WSJ: ECB moves to prop up Italy, Spain


The European Central Bank signaled it would purchase government bonds of Italy and Spain on a large scale, in the most dramatic and controversial escalation of its nearly two-year effort to stem Europe's unfolding debt crisis.

ECB intervention to prop up Italy and Spain is a watershed in Europe's handling of the financial crisis. The central bank has so far insisted that the main responsibility for action lies with national governments. A decision to buy Italian and Spanish bonds is tantamount to conceding that the euro's Member States are unable or unwilling to respond effectively, turning the ECB into the lead firefighter—and the eurozone's lender of last resort. That could reshape the future of Europe's monetary union. The ECB said it will "actively implement" its bond-purchase programme, which had been mothballed for more than four months before officials resumed purchases of Irish and Portuguese bonds last week.

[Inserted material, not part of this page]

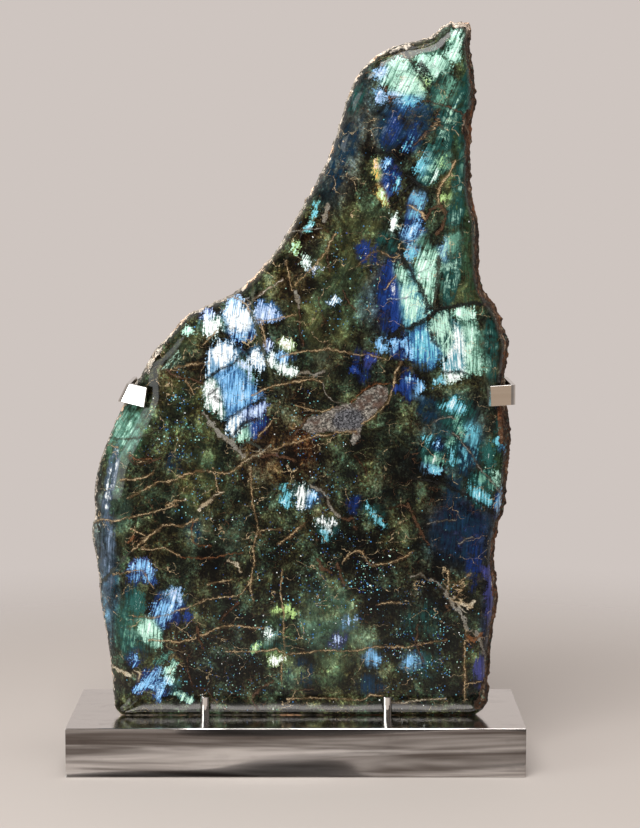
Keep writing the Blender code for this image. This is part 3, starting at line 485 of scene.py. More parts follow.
SEAMS = tuple(Seam(*row) for row in (
    (TAN, 1.8, ((-146, 196), (-136, 201), (-128, 206), (-120, 210), (-112, 210), (-105, 212),
        (-98, 216), (-88, 219), (-78, 220), (-70, 218), (-60, 217), (-52, 222), (-47, 226),
        (-40, 230), (-34, 234), (-28, 236))),
    (TAN, 2.0, ((-28, 236), (-17, 239), (-10, 243), (-4, 244), (4, 246), (12, 249), (20, 251),
        (30, 251), (36, 254), (44, 254), (50, 254))),
    (CREAM, 2.8, ((-44, 228), (-36, 233), (-28, 237), (-25, 240))),
    (BROWN, 3.4, ((-30, 232), (-22, 234), (-12, 232), (-5, 230))),
    (BROWN, 3.0, ((-6, 246), (-2, 252), (4, 258), (8, 266))),
    (NIGHT, 4.4, ((91, 409), (96, 401), (102, 391), (108, 381), (112, 371), (115, 364),
        (114, 360))),
    (NIGHT, 4.0, ((78, 334), (84, 338), (90, 343), (98, 345), (106, 348), (114, 353), (120, 359),
        (127, 361), (136, 363), (144, 365), (153, 366), (163, 365))),
    (BROWN, 3.0, ((163, 365), (170, 364), (175, 362), (178, 358))),
    (NIGHT, 2.0, ((131, 306), (138, 306), (146, 306), (152, 304))),
    (NIGHT, 3.4, ((118, 338), (119, 334), (122, 331))),
    (NIGHT, 2.6, ((97, 580), (100, 574), (104, 567), (108, 560), (112, 553), (116, 548))),
    (NIGHT, 5.6, ((110, 571), (111, 569))),
    (NIGHT, 2.4, ((90, 549), (91, 546))),
    (SMOKE, 3.4, ((124, 404), (124, 392), (123, 380), (121, 370), (121, 360))),
    (TAN, 1.5, ((55, 400), (60, 405), (66, 410), (72, 412), (80, 408), (85, 406), (92, 408))),
    (TAN, 1.3, ((79, 380), (82, 384), (86, 389))),
    (V, 1.0, ((82, 370), (90, 370), (97, 371))),
    (TAN, 2.2, ((1, 384), (8, 391), (17, 399), (24, 408), (29, 417), (33, 424))),
    (BROWN, 1.2, ((27, 410), (28, 402), (29, 396))),
    (BONE, 2.0, ((-43, 364), (-36, 370), (-27, 377), (-19, 382), (-13, 386))),
    (OLIVE, 3.6, ((-37, 381), (-38, 370), (-38, 358), (-36, 350), (-33, 343), (-31, 333),
        (-28, 325), (-26, 317), (-24, 310), (-22, 303))),
    (TAN, 1.6, ((-84, 366), (-74, 369), (-62, 371), (-52, 371), (-44, 366), (-40, 359),
        (-36, 353), (-30, 351), (-20, 352), (-10, 354), (-2, 356))),
    (TAN, 1.5, ((-30, 350), (-29, 344), (-27, 338), (-26, 330))),
    (TAN, 1.6, ((-12, 320), (-5, 322), (3, 324), (12, 325), (20, 325), (28, 327), (36, 325),
        (46, 323), (54, 321), (62, 322), (70, 320), (76, 318))),
    (TAN, 1.3, ((-79, 332), (-75, 336), (-70, 341))),
    (TAN, 2.0, ((-108, 309), (-101, 311), (-93, 313), (-85, 314), (-78, 314))),
    (BROWN, 3.0, ((-113, 308), (-106, 303), (-99, 301), (-90, 300), (-83, 297))),
    (TAN, 1.2, ((-97, 300), (-93, 294), (-90, 289))),
    (M, 1.2, ((-115, 310), (-110, 316), (-104, 323))),
    (M, 1.0, ((-112, 307), (-107, 312), (-102, 318))),
    (NIGHT, 1.8, ((-80, 299), (-72, 305), (-65, 309), (-57, 312), (-51, 317))),
    (NIGHT, 2.2, ((-62, 259), (-59, 266), (-51, 271), (-43, 276), (-34, 280), (-27, 285),
        (-22, 287))),
    (NIGHT, 2.2, ((-56, 250), (-51, 256), (-46, 262), (-40, 264), (-34, 265))),
    (NIGHT, 2.6, ((-70, 284), (-67, 282))),
    (NIGHT, 2.6, ((-74, 288), (-71, 290))),
    (TAN, 2.2, ((-36, 287), (-28, 291), (-20, 294), (-10, 296), (0, 298), (10, 300), (18, 300),
        (23, 298))),
    (ASH, 3.2, ((4, 305), (10, 307), (16, 303), (22, 306))),
    (ASH, 1.4, ((24, 298), (25, 291), (28, 285), (33, 281), (40, 279))),
    (TAN, 1.4, ((2, 277), (10, 274), (18, 272), (25, 272), (31, 275))),
    (TAN, 1.2, ((-31, 252), (-26, 257), (-22, 262))),
    (ASH, 6.5, ((-78, 267), (-73, 260), (-67, 253), (-60, 247), (-54, 242), (-49, 236))),
    (SMOKE, 3.4, ((-50, 238), (-45, 244), (-39, 245), (-33, 241))),
    (BROWN, 2.0, ((4, 259), (9, 268), (16, 271))),
    (RUST, 1.2, ((50, 281), (56, 288), (62, 293), (69, 296), (79, 296))),
    (TAN, 2.2, ((91, 313), (87, 306), (86, 298), (84, 289), (81, 281), (74, 273), (66, 266),
        (60, 262))),
    (OLIVE, 2.0, ((76, 270), (83, 271), (89, 269), (94, 264), (95, 258), (90, 256), (80, 258),
        (70, 256), (60, 257))),
    (OLIVE, 2.0, ((86, 251), (91, 247), (95, 243), (99, 240))),
    (OLIVE, 1.4, ((50, 234), (57, 238), (65, 240), (75, 240), (86, 241))),
    (BROWN, 1.8, ((52, 232), (57, 227), (61, 220), (63, 213))),
    (ASH, 3.4, ((15, 206), (22, 202), (27, 197), (29, 190), (33, 184), (38, 179))),
    (BROWN, 3.0, ((38, 179), (45, 176), (50, 178), (52, 171))),
    (TAN, 1.5, ((-40, 221), (-39, 208), (-39, 198), (-37, 187), (-35, 176), (-33, 166),
        (-36, 158), (-38, 150), (-37, 140), (-39, 128), (-40, 116), (-38, 106))),
    (TAN, 1.3, ((-33, 166), (-25, 168), (-15, 168))),
    (TAN, 1.8, ((-14, 156), (-8, 160), (-1, 166), (6, 172))),
    (TAN, 1.8, ((42, 140), (46, 145), (52, 149), (58, 148), (62, 140), (66, 136), (76, 137),
        (86, 139), (95, 143), (101, 147))),
    (BROWN, 3.6, ((20, 139), (23, 133), (28, 131))),
    (BROWN, 3.2, ((37, 135), (39, 128), (41, 121))),
    (TAN, 1.2, ((73, 101), (82, 103), (91, 102))),
    (TAN, 1.4, ((-142, 90), (-128, 89), (-116, 91), (-105, 95), (-95, 98), (-88, 101),
        (-80, 105), (-70, 107), (-60, 108), (-51, 109), (-46, 113), (-42, 119))),
    (TAN, 1.6, ((-128, 69), (-115, 68), (-103, 67), (-92, 70), (-80, 74), (-72, 79), (-62, 82),
        (-50, 82), (-40, 80), (-30, 80))),
    (TAN, 1.2, ((-60, 59), (-45, 59), (-30, 59), (-18, 61), (-9, 57), (0, 57), (14, 59),
        (30, 60), (45, 59), (56, 60), (66, 63), (80, 63), (94, 63))),
    (TAN, 1.1, ((-12, 130), (-14, 112), (-11, 95), (-11, 75), (-10, 60), (-13, 46), (-13, 30))),
    (BROWN, 3.0, ((-35, 8), (-39, 15), (-37, 21), (-31, 26), (-23, 31))),
    (TAN, 1.0, ((-6, 16), (15, 17), (38, 16), (56, 15), (62, 16), (65, 20), (76, 18))),
    (BROWN, 1.1, ((-2, 24), (5, 24), (13, 25))),
    (BROWN, 2.4, ((-96, 50), (-96, 41), (-94, 33), (-91, 27), (-84, 26), (-78, 24), (-72, 14))),
    (BROWN, 3.2, ((-87, 78), (-86, 71), (-83, 64))),
    (BROWN, 3.0, ((-66, 87), (-62, 92), (-57, 98), (-53, 101))),
    (OLIVE, 1.8, ((-170, 246), (-158, 246), (-148, 247), (-138, 248), (-130, 251), (-121, 255))),
    (TAN, 1.2, ((-172, 239), (-166, 240), (-159, 239))),
    (RUST, 2.0, ((-144, 232), (-139, 229), (-132, 230), (-127, 230))),
    (BROWN, 1.8, ((-146, 230), (-142, 225), (-136, 225), (-128, 227), (-121, 230))),
    (TAN, 1.6, ((-179, 171), (-173, 175), (-161, 174), (-150, 177), (-140, 180), (-131, 182),
        (-121, 184), (-112, 187), (-106, 189))),
    (TAN, 1.2, ((-114, 189), (-107, 193), (-99, 194))),
    (TAN, 1.6, ((-152, 211), (-140, 212), (-132, 214), (-127, 217))),
    (SMOKE, 3.6, ((-174, 117), (-167, 124), (-160, 132), (-152, 141), (-145, 148))),
    (TAN, 2.8, ((-145, 148), (-138, 154), (-131, 159), (-124, 166), (-117, 171))),
    (TAN, 1.8, ((-117, 171), (-108, 172), (-100, 170), (-94, 174), (-88, 176))),
    (TAN, 1.4, ((-143, 167), (-137, 164), (-131, 161))),
    (RUST, 3.2, ((-146, 158), (-144, 160))),
    (TAN, 1.6, ((-133, 150), (-124, 150), (-116, 151), (-109, 148), (-104, 145))),
    (TAN, 1.1, ((-162, 126), (-151, 129), (-142, 131), (-135, 131), (-131, 123), (-127, 117))),
    (TAN, 1.3, ((-72, 220), (-70, 212), (-69, 204), (-67, 199))),
    (CREAM, 3.6, ((-83, 187), (-79, 191), (-75, 194))),
    (CREAM, 2.6, ((-76, 194), (-71, 198), (-66, 200))),
    (RUST, 1.1, ((-90, 176), (-92, 166), (-90, 156), (-85, 153), (-77, 153))),
    (RUST, 1.1, ((-99, 143), (-85, 142), (-70, 143), (-60, 146), (-49, 147))),
    (TAN, 1.2, ((-76, 119), (-68, 121), (-59, 123))),
    (CREAM, 3.4, ((-57, 139), (-52, 137), (-50, 133))),
    (CREAM, 3.6, ((-166, 43), (-158, 39), (-150, 37))),
    (CREAM, 2.6, ((-141, 40), (-138, 38), (-139, 34))),
    (ASH, 1.3, ((119, 261), (125, 265), (131, 267), (137, 266))),
    (ASH, 1.8, ((139, 251), (145, 245), (150, 239), (155, 232), (160, 223), (168, 214),
        (176, 204), (183, 194))),
    (NIGHT, 3.4, ((104, 213), (116, 211), (128, 208), (140, 203), (152, 196), (164, 189),
        (175, 182))),
    (ASH, 1.2, ((118, 173), (127, 175), (138, 176))),
    (ASH, 1.2, ((145, 156), (149, 159), (154, 160))),
    (BROWN, 3.4, ((99, 188), (103, 180), (107, 172), (110, 164), (115, 157))),
    (BROWN, 2.4, ((85, 187), (93, 189), (100, 187))),
    (ASH, 3.0, ((104, 126), (110, 128), (115, 123), (122, 122), (127, 118), (132, 113))),
    (ASH, 5.2, ((134, 108), (138, 101), (143, 95), (148, 88), (150, 80))),
    (TAN, 2.6, ((134, 128), (134, 117), (134, 106))),
    (TAN, 2.2, ((150, 80), (149, 68), (149, 52), (149, 36), (149, 18))),
    (TAN, 2.0, ((138, 105), (143, 110), (147, 116))),
    (TAN, 1.6, ((140, 118), (146, 122), (152, 127))),
    (CREAM, 4.4, ((147, 101), (152, 98), (155, 101))),
    (RUST, 3.6, ((151, 72), (157, 68), (162, 73))),
    (ASH, 3.6, ((160, 74), (164, 64), (167, 55), (169, 47))),
    (TAN, 1.0, ((150, 29), (156, 30), (162, 31))),
    (BROWN, 2.4, ((107, 80), (107, 73), (105, 66), (109, 57), (113, 49))),
    (TAN, 1.0, ((84, 62), (98, 62), (108, 65), (120, 67), (131, 69))),
    (CREAM, 1.8, ((84, 12), (98, 13), (112, 15), (130, 16))),
    (TAN, 3.0, ((100, 450), (108, 446), (112, 440))),
    (BROWN, 3.4, ((113, 440), (117, 447), (124, 452), (130, 446), (129, 436), (124, 428))),
    (TAN, 3.0, ((124, 452), (123, 461), (127, 470), (133, 478), (137, 487))),
    (TAN, 1.4, ((108, 508), (113, 510), (119, 517), (124, 523))),
    (RUST, 3.0, ((78, 551), (80, 545), (81, 541))),
    (BROWN, 2.4, ((112, 541), (122, 539), (132, 536), (142, 531), (148, 524))),
    (BROWN, 2.0, ((104, 505), (112, 513), (119, 522), (123, 531))),
    (NIGHT, 3.6, ((98, 476), (106, 470), (112, 465))),
    (NIGHT, 2.4, ((84, 452), (90, 459), (97, 466), (104, 472))),
    (ASH, 1.8, ((-4, 428), (4, 429), (12, 431), (20, 431))),
    (ASH, 5.0, ((25, 441), (27, 449))),
    (ASH, 5.0, ((1, 373), (3, 364))),
    (BROWN, 2.0, ((3, 360), (3, 350), (4, 340), (6, 332))),
    (TAN, 1.4, ((-8, 401), (-6, 390), (-4, 380))),
    (BROWN, 1.8, ((20, 369), (22, 361), (25, 352))),
    (BROWN, 1.8, ((42, 375), (46, 367), (51, 361))),
))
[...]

The ECB statement, released late Sunday, didn't specifically mention Spanish and Italian bonds. But the implication was clear: after more than one year of on-and-off activity in the bond markets of its weakest countries, the ECB is acting to keep the Greek debt crisis from engulfing its biggest economies. In order to stem contagion meaningfully to Spain and Italy, the ECB will have to ramp up its bond purchases significantly, most analysts say—a step it has been reluctant to take. It has purchased fewer than €80 billion of Greek, Irish and Portuguese bonds since the programme began in May 2010.

The ECB hopes that Europe's €440 billion crisis fund, the European Financial Stability Facility, will soon take over bond-buying responsibilities. But many analysts say that, at its current size, the EFSF doesn't have the firepower to shield Spain and Italy. RBS economists estimate that around €850 billion of Italian and Spanish bonds must be bought to alleviate pressure in their bond markets. "The risk of political fallout will be large", RBS warned. Bigger euro bloc countries such as France may balk at increasing their exposure to the region's fragile periphery through an expansion of the EFSF.